There is yet another argument, which Robert refers to in his discussion of the level of government spending. The argument is that diverting payroll taxes into private accounts will shock the Republican congressional leadership and Bush into fiscal responsibility--an argument Alan Greenspan has made relatively frequently--seems to me to be a forlorn hope: since 1980, after all, nothing has shocked the Republican Party into fiscal responsibility. It is a replay--this time as both tragedy and farce--of the Reagan first term fiscal policy which was conducted by, as Greg Mankiw says, charlatans and cranks. According to David Stockman (see The Triumph of Politics: Why the Reagan Revolution Failed and The Education of David Stockman) the idea was to:

  1. Allow the charlatans and cranks to make outrageous claims about how tax cuts would not create deficits.
  2. Get the tax cuts passed.
  3. Point out to Congress that the outrageous claims had been false, and that in order to balance the budget large spending cuts were needed.
  4. Pass the spending cuts.

Of course, Congress reacted badly to this bait-and-switch: Congress's response to the Reagan administration was "you caused this f--- up, you fix it."

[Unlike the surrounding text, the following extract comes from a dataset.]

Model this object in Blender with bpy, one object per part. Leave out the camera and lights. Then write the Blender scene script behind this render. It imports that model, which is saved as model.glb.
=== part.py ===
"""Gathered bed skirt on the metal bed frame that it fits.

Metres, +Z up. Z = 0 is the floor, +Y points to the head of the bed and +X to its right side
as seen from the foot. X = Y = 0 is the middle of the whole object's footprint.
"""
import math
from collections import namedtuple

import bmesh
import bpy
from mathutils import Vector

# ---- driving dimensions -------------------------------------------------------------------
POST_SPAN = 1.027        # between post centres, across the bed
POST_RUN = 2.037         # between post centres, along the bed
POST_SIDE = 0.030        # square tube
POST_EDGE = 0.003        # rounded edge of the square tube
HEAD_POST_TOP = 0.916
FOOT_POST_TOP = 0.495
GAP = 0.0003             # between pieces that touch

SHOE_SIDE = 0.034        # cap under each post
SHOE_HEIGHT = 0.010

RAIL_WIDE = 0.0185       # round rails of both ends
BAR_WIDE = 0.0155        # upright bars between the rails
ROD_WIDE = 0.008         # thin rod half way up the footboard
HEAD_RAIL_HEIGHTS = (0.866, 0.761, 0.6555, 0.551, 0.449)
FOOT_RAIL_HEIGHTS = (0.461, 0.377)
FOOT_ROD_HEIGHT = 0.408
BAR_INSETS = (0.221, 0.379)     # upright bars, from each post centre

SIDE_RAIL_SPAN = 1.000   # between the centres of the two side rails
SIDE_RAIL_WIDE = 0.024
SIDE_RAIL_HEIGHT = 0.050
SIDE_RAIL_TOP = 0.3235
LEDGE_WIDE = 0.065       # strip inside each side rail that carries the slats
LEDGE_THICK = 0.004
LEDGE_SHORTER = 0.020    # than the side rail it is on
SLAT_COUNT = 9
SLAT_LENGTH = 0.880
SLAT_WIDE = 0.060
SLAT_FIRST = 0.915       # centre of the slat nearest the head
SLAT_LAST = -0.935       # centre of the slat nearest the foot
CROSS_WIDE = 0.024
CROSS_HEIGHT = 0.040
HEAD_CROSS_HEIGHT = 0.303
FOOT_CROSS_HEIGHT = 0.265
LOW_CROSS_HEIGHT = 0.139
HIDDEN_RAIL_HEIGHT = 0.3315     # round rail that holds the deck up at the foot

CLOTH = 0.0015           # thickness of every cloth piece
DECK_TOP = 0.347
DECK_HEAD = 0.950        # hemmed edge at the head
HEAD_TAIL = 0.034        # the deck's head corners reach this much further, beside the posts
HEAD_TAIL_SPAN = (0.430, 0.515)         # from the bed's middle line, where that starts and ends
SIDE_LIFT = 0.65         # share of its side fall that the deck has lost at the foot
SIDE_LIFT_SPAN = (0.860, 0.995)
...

If there is actually a plan to try to use the diversion of payroll taxes into private accounts to shock the Republican leadership into fiscal responsibility, I think it is highly likely to fail as miserably as did David Stockman and company. Congress will react in the same ay to another bait-and-switch: the Bush administration's acolytes may say now that the projected larger cash-flow government deficits don't matter and plan to say five years from now that the cash-flow deficits are horrendous and need to be closed immediately, but Congress has a memory and is very unlikely to buy it.